Entries with parts and joints:
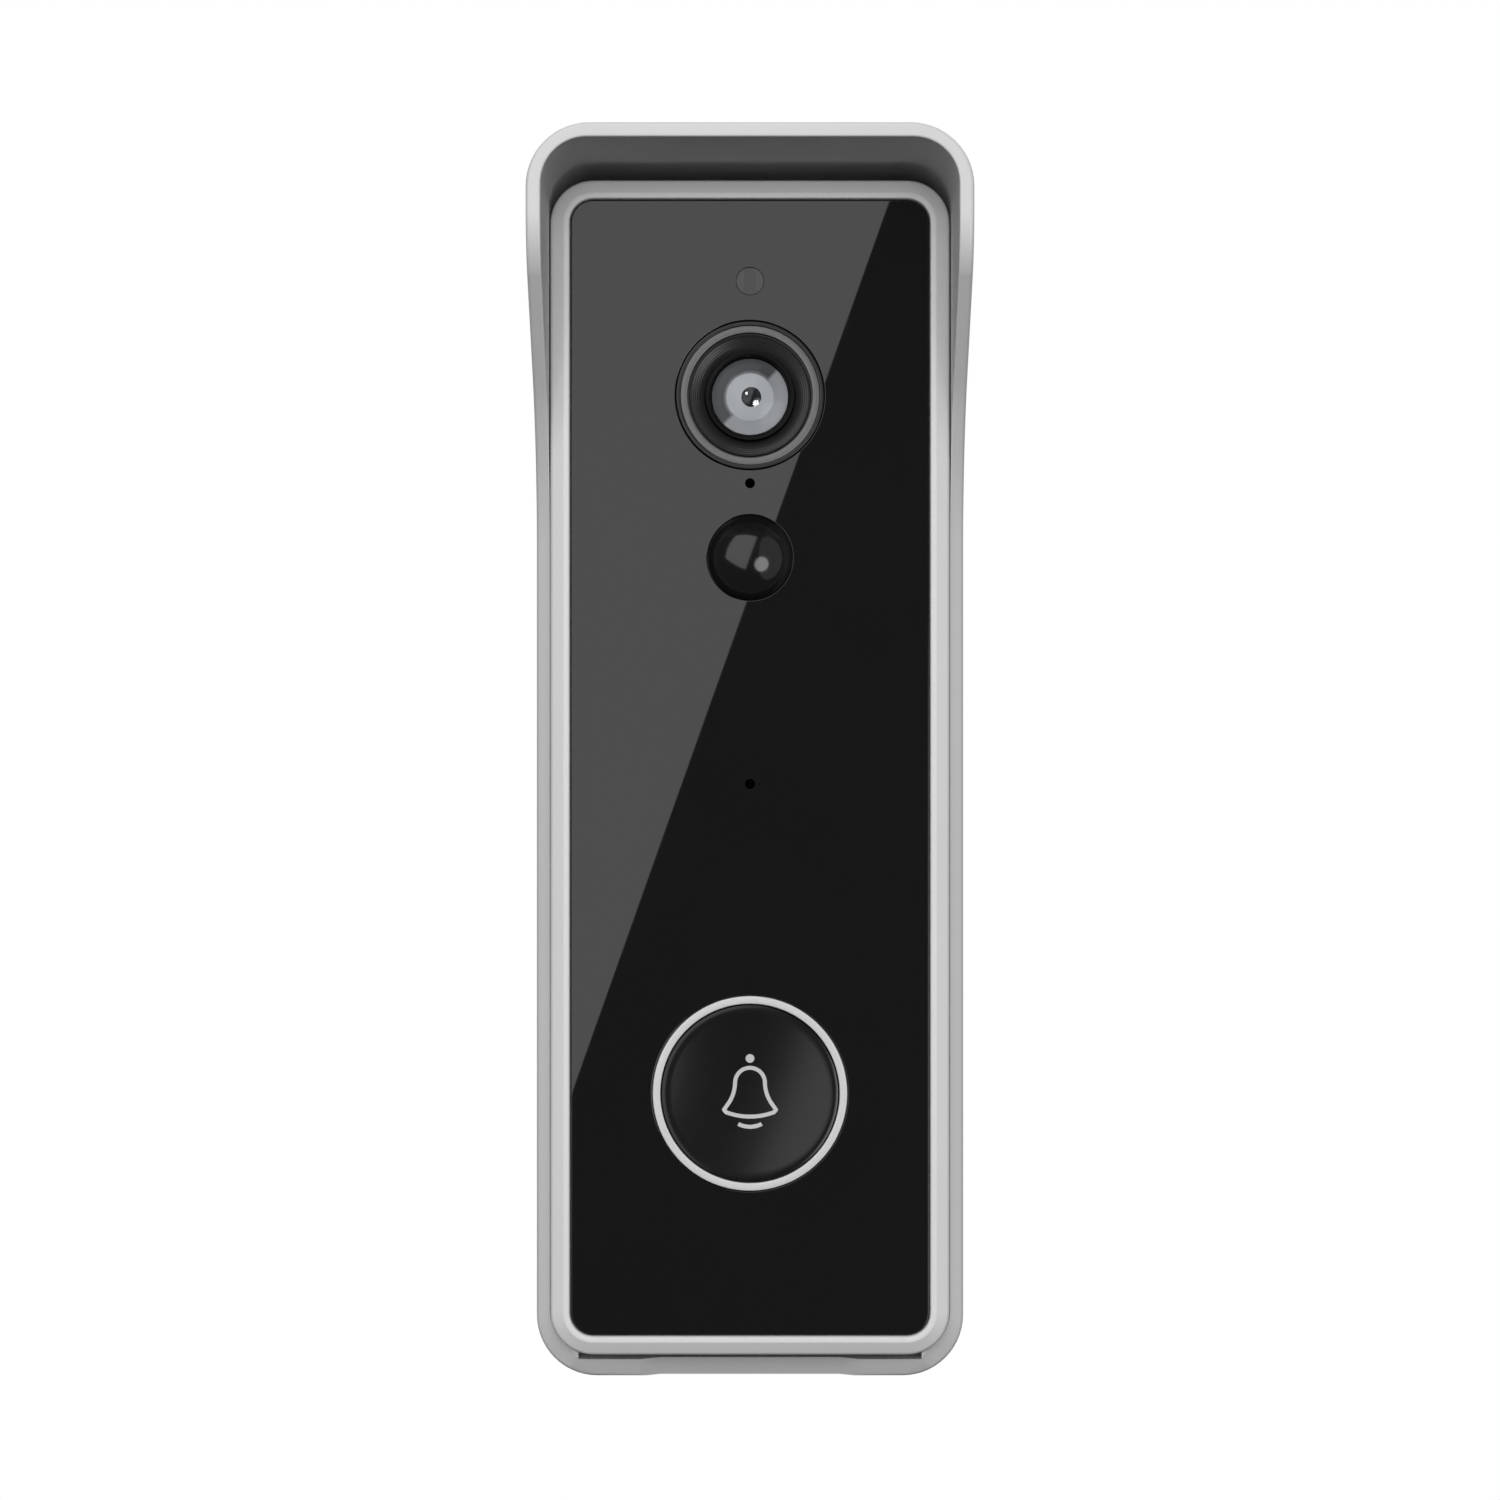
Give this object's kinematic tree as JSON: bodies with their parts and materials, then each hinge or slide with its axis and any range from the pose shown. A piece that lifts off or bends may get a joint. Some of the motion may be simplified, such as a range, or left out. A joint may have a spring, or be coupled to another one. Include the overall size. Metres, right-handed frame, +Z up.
{
  "type": "video doorbell",
  "caption": "Battery video doorbell: tall glossy panel in a silver frame, camera above a round ringed push button, inside a hooded rain cover that screws to the wall.",
  "frame": {"origin": "middle of the two wall screws, on the wall face of the rain cover", "axes": "+Z up, along the doorbell's length; +X to the right seen from the front; the front faces -Y and the wall is the plane y = 0"},
  "size_m": [0.0514, 0.046, 0.1474],
  "materials": {
    "silver_plastic": "fine satin silver-grey",
    "black_gloss": "polished black",
    "dark_plastic": "fine texture",
    "grey_metal": "fine turned grey",
    "lens_glass": "coated glass",
    "smoked_window": "smoked clear",
    "light_guide": "milky translucent",
    "rubber": "soft matt",
    "circuit_board": "solder mask",
    "steel": "plated",
    "brass": "turned",
    "cell_wrap": "shrink wrap",
    "flex_film": "polyimide film",
    "white_plastic": "moulded"
  },
  "bodies": {
    "cover": {"rain_cover": "silver_plastic", "lock_screw": "steel"},
    "button": {"button_cap": "black_gloss", "bell_icon": "light_guide", "switch_plunger": "dark_plastic"},
    "reset": {"reset_button": "dark_plastic"},
    "tamper": {"tamper_plunger": "dark_plastic"},
    "filter": {"filter_frame": "dark_plastic", "filter_glasses": "lens_glass"},
    "plug": {"port_plug": "rubber"},
    "doorbell": {"antenna": "flex_film", "battery_cells": "cell_wrap", "battery_contacts": "steel", "battery_cover": "dark_plastic", "battery_cover_seal": "rubber", "battery_tray": "dark_plastic", "board_chips": "dark_plastic", "board_connectors": "white_plastic", "board_screws": "steel", "button_board": "circuit_board", "button_carrier": "dark_plastic", "button_ring": "light_guide", "button_seal": "rubber", "button_switch": "steel", "camera_bezel": "black_gloss", "camera_board": "circuit_board", "camera_carrier": "dark_plastic", "camera_ring": "grey_metal", "charging_port": "steel", "flex_cables": "flex_film", "front_board": "circuit_board", "front_board_parts": "white_plastic", "front_frame": "silver_plastic", "front_lens": "lens_glass", "front_panel": "black_gloss", "housing_seal": "rubber", "image_sensor": "black_gloss", "infrared_leds": "white_plastic", "infrared_window": "black_gloss", "inner_lenses": "lens_glass", "lens_barrel": "dark_plastic", "lens_mount": "dark_plastic", "lock_insert": "brass", "main_board": "circuit_board", "microphone": "steel", "microphone_boot": "rubber", "motion_lens": "black_gloss", "motion_sensor": "steel", "panel_tape": "rubber", "radio_module": "steel", "rear_housing": "dark_plastic", "rear_screws": "steel", "rear_switches": "steel", "ring_leds": "white_plastic", "sensor_window": "smoked_window", "shield_can": "steel", "speaker": "dark_plastic", "speaker_gasket": "rubber", "status_light_pipe": "smoked_window", "tamper_spring": "steel"}
  },
  "joints": [
    {"name": "body_lift", "type": "slide", "parent": "cover", "child": "doorbell", "axis": [0, 0, 1], "range_m": [0, 0.002]},
    {"name": "button_press", "type": "slide", "parent": "doorbell", "child": "button", "axis": [0, 1, 0], "range_m": [0, 0.0004], "stiffness_N_per_m": 2500, "springref_m": -0.0004, "deforming": ["button_seal"]},
    {"name": "reset_press", "type": "slide", "parent": "doorbell", "child": "reset", "axis": [0, -1, 0], "range_m": [0, 0.0004], "stiffness_N_per_m": 2000, "springref_m": -0.0004},
    {"name": "tamper_press", "type": "slide", "parent": "doorbell", "child": "tamper", "axis": [0, -1, 0], "range_m": [-0.0008, 0.0004], "stiffness_N_per_m": 300, "springref_m": -0.0016, "deforming": ["tamper_spring"]},
    {"name": "filter_shift", "type": "slide", "parent": "doorbell", "child": "filter", "axis": [1, 0, 0], "range_m": [0, 0.006]},
    {"name": "plug_pull", "type": "slide", "parent": "doorbell", "child": "plug", "axis": [0, 1, 0], "range_m": [0, 0.005]}
  ]
}
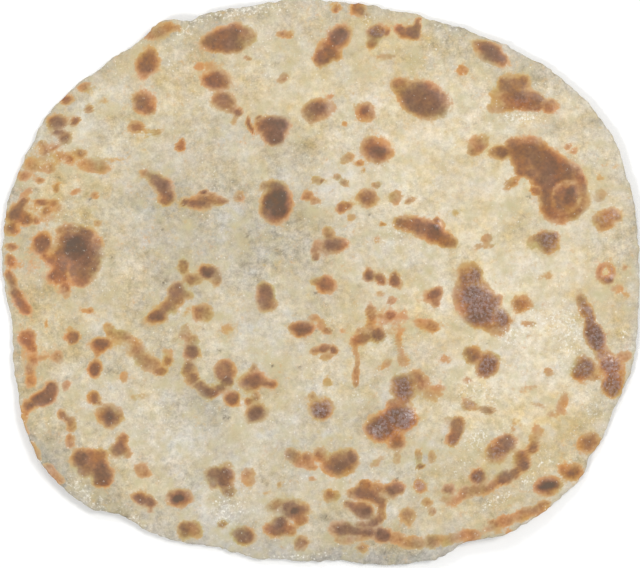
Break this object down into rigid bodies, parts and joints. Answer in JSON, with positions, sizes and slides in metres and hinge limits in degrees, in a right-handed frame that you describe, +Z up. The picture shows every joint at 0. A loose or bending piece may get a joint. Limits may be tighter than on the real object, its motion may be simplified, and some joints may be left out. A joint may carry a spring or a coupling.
{
  "type": "paratha",
  "caption": "Round hand-rolled flat bread with a soft-square outline, a thin blunt rim and low browned blisters, lying flat.",
  "frame": {"origin": "middle of the bread's outline, on the flat underside that it rests on", "axes": "+X along the bread's longer side, +Y across it, +Z up through its thickness, with the browned side up"},
  "size_m": [0.21, 0.187, 0.0058],
  "materials": {
    "baked_dough": "satin, slightly oily, browned in spots"
  },
  "bodies": {
    "root": {"paratha": "baked_dough"}
  },
  "joints": []
}
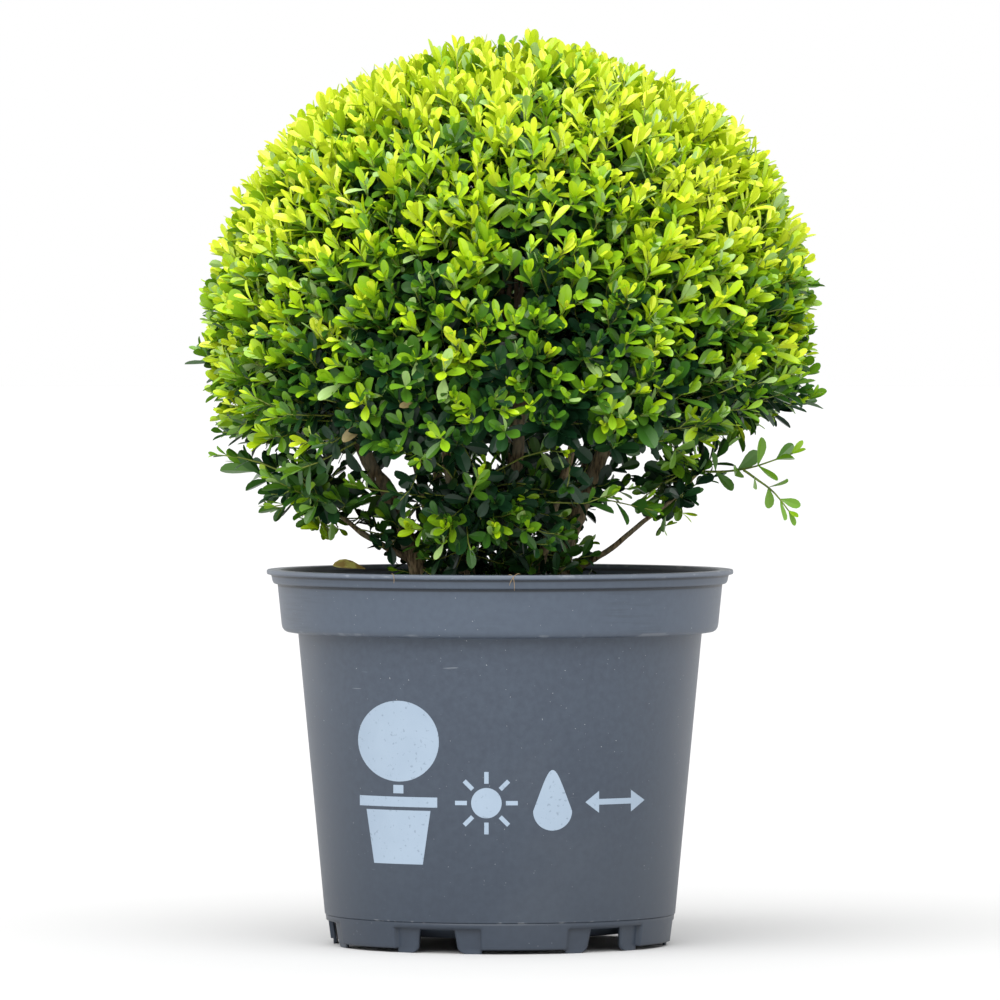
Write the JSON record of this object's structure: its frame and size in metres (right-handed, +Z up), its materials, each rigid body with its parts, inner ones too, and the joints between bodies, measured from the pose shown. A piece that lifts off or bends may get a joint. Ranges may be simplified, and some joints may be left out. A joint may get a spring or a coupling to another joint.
{
  "type": "potted box topiary ball",
  "caption": "Clipped evergreen box ball on a clump of woody stems, with loose low sprays, growing in a round plastic nursery pot.",
  "frame": {"origin": "on the floor, under the middle of the pot", "axes": "+Z up along the pot's axis; -Y towards the front; +X to the right seen from the front"},
  "size_m": [0.37, 0.37, 0.547],
  "materials": {
    "pot_plastic": "blue-grey moulded polypropylene with fine mottling, dust and scuffs",
    "potting_mix": "dark crumbly peat with bits of bark",
    "bark": "grey-brown finely furrowed bark",
    "young_leaf": "glossy yellow-green new growth",
    "old_leaf": "glossy dark green older leaves"
  },
  "bodies": {
    "root": {"pot": "pot_plastic", "potting_mix": "potting_mix", "stem_left": "bark", "stem_inner_left": "bark", "stem_front_left": "bark", "stem_middle": "bark", "stem_front_right": "bark", "stem_right": "bark", "stem_back_right": "bark", "stem_back": "bark", "stem_back_left": "bark", "low_bough_left": "bark", "low_bough_right": "bark", "low_bough_front": "bark", "low_bough_back": "bark", "sprig_twig": "bark", "sprig_fork": "bark", "foliage_ball": "young_leaf", "loose_foliage_left": "old_leaf", "loose_foliage_right": "old_leaf", "loose_foliage_front": "old_leaf", "loose_foliage_back": "old_leaf", "sprig_foliage": "old_leaf"}
  },
  "joints": []
}
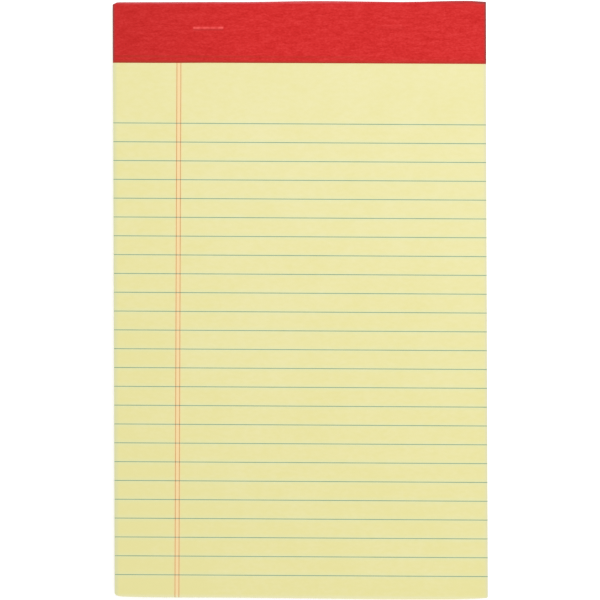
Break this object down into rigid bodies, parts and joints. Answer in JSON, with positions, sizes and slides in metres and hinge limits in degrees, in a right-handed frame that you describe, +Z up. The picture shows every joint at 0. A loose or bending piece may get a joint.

> _REQUIREMENT_
All of the records above must be copied exactly, except for the pictures.

> _EXERCISE RESULT_
Give this object's kinematic tree as JSON: bodies with their parts and materials, then each hinge or slide with its axis and any range from the pose shown. A piece that lifts off or bends may get a joint. Some of the motion may be simplified, such as a range, or left out. A joint may have a spring, or be coupled to another one. Include the overall size. Metres, right-handed frame, +Z up.
{
  "type": "video doorbell",
  "caption": "Battery video doorbell: tall glossy panel in a silver frame, camera above a round ringed push button, inside a hooded rain cover that screws to the wall.",
  "frame": {"origin": "middle of the two wall screws, on the wall face of the rain cover", "axes": "+Z up, along the doorbell's length; +X to the right seen from the front; the front faces -Y and the wall is the plane y = 0"},
  "size_m": [0.0514, 0.046, 0.1474],
  "materials": {
    "silver_plastic": "fine satin silver-grey",
    "black_gloss": "polished black",
    "dark_plastic": "fine texture",
    "grey_metal": "fine turned grey",
    "lens_glass": "coated glass",
    "smoked_window": "smoked clear",
    "light_guide": "milky translucent",
    "rubber": "soft matt",
    "circuit_board": "solder mask",
    "steel": "plated",
    "brass": "turned",
    "cell_wrap": "shrink wrap",
    "flex_film": "polyimide film",
    "white_plastic": "moulded"
  },
  "bodies": {
    "cover": {"rain_cover": "silver_plastic", "lock_screw": "steel"},
    "button": {"button_cap": "black_gloss", "bell_icon": "light_guide", "switch_plunger": "dark_plastic"},
    "reset": {"reset_button": "dark_plastic"},
    "tamper": {"tamper_plunger": "dark_plastic"},
    "filter": {"filter_frame": "dark_plastic", "filter_glasses": "lens_glass"},
    "plug": {"port_plug": "rubber"},
    "doorbell": {"antenna": "flex_film", "battery_cells": "cell_wrap", "battery_contacts": "steel", "battery_cover": "dark_plastic", "battery_cover_seal": "rubber", "battery_tray": "dark_plastic", "board_chips": "dark_plastic", "board_connectors": "white_plastic", "board_screws": "steel", "button_board": "circuit_board", "button_carrier": "dark_plastic", "button_ring": "light_guide", "button_seal": "rubber", "button_switch": "steel", "camera_bezel": "black_gloss", "camera_board": "circuit_board", "camera_carrier": "dark_plastic", "camera_ring": "grey_metal", "charging_port": "steel", "flex_cables": "flex_film", "front_board": "circuit_board", "front_board_parts": "white_plastic", "front_frame": "silver_plastic", "front_lens": "lens_glass", "front_panel": "black_gloss", "housing_seal": "rubber", "image_sensor": "black_gloss", "infrared_leds": "white_plastic", "infrared_window": "black_gloss", "inner_lenses": "lens_glass", "lens_barrel": "dark_plastic", "lens_mount": "dark_plastic", "lock_insert": "brass", "main_board": "circuit_board", "microphone": "steel", "microphone_boot": "rubber", "motion_lens": "black_gloss", "motion_sensor": "steel", "panel_tape": "rubber", "radio_module": "steel", "rear_housing": "dark_plastic", "rear_screws": "steel", "rear_switches": "steel", "ring_leds": "white_plastic", "sensor_window": "smoked_window", "shield_can": "steel", "speaker": "dark_plastic", "speaker_gasket": "rubber", "status_light_pipe": "smoked_window", "tamper_spring": "steel"}
  },
  "joints": [
    {"name": "body_lift", "type": "slide", "parent": "cover", "child": "doorbell", "axis": [0, 0, 1], "range_m": [0, 0.002]},
    {"name": "button_press", "type": "slide", "parent": "doorbell", "child": "button", "axis": [0, 1, 0], "range_m": [0, 0.0004], "stiffness_N_per_m": 2500, "springref_m": -0.0004, "deforming": ["button_seal"]},
    {"name": "reset_press", "type": "slide", "parent": "doorbell", "child": "reset", "axis": [0, -1, 0], "range_m": [0, 0.0004], "stiffness_N_per_m": 2000, "springref_m": -0.0004},
    {"name": "tamper_press", "type": "slide", "parent": "doorbell", "child": "tamper", "axis": [0, -1, 0], "range_m": [-0.0008, 0.0004], "stiffness_N_per_m": 300, "springref_m": -0.0016, "deforming": ["tamper_spring"]},
    {"name": "filter_shift", "type": "slide", "parent": "doorbell", "child": "filter", "axis": [1, 0, 0], "range_m": [0, 0.006]},
    {"name": "plug_pull", "type": "slide", "parent": "doorbell", "child": "plug", "axis": [0, 1, 0], "range_m": [0, 0.005]}
  ]
}
Break this object down into rigid bodies, parts and joints. Answer in JSON, with positions, sizes and slides in metres and hinge limits in degrees, in a right-handed frame that you describe, +Z up. The picture shows every joint at 0. A loose or bending piece may get a joint. Limits may be tighter than on the real object, its motion may be simplified, and some joints may be left out. A joint may carry a spring or a coupling.
{
  "type": "paratha",
  "caption": "Round hand-rolled flat bread with a soft-square outline, a thin blunt rim and low browned blisters, lying flat.",
  "frame": {"origin": "middle of the bread's outline, on the flat underside that it rests on", "axes": "+X along the bread's longer side, +Y across it, +Z up through its thickness, with the browned side up"},
  "size_m": [0.21, 0.187, 0.0058],
  "materials": {
    "baked_dough": "satin, slightly oily, browned in spots"
  },
  "bodies": {
    "root": {"paratha": "baked_dough"}
  },
  "joints": []
}
Write the JSON record of this object's structure: its frame and size in metres (right-handed, +Z up), its materials, each rigid body with its parts, inner ones too, and the joints between bodies, measured from the pose shown. A piece that lifts off or bends may get a joint. Ranges may be simplified, and some joints may be left out. A joint may get a spring or a coupling to another joint.
{
  "type": "potted box topiary ball",
  "caption": "Clipped evergreen box ball on a clump of woody stems, with loose low sprays, growing in a round plastic nursery pot.",
  "frame": {"origin": "on the floor, under the middle of the pot", "axes": "+Z up along the pot's axis; -Y towards the front; +X to the right seen from the front"},
  "size_m": [0.37, 0.37, 0.547],
  "materials": {
    "pot_plastic": "blue-grey moulded polypropylene with fine mottling, dust and scuffs",
    "potting_mix": "dark crumbly peat with bits of bark",
    "bark": "grey-brown finely furrowed bark",
    "young_leaf": "glossy yellow-green new growth",
    "old_leaf": "glossy dark green older leaves"
  },
  "bodies": {
    "root": {"pot": "pot_plastic", "potting_mix": "potting_mix", "stem_left": "bark", "stem_inner_left": "bark", "stem_front_left": "bark", "stem_middle": "bark", "stem_front_right": "bark", "stem_right": "bark", "stem_back_right": "bark", "stem_back": "bark", "stem_back_left": "bark", "low_bough_left": "bark", "low_bough_right": "bark", "low_bough_front": "bark", "low_bough_back": "bark", "sprig_twig": "bark", "sprig_fork": "bark", "foliage_ball": "young_leaf", "loose_foliage_left": "old_leaf", "loose_foliage_right": "old_leaf", "loose_foliage_front": "old_leaf", "loose_foliage_back": "old_leaf", "sprig_foliage": "old_leaf"}
  },
  "joints": []
}
Break this object down into rigid bodies, parts and joints. Answer in JSON, with positions, sizes and slides in metres and hinge limits in degrees, in a right-handed frame that you describe, +Z up. The picture shows every joint at 0. A loose or bending piece may get a joint.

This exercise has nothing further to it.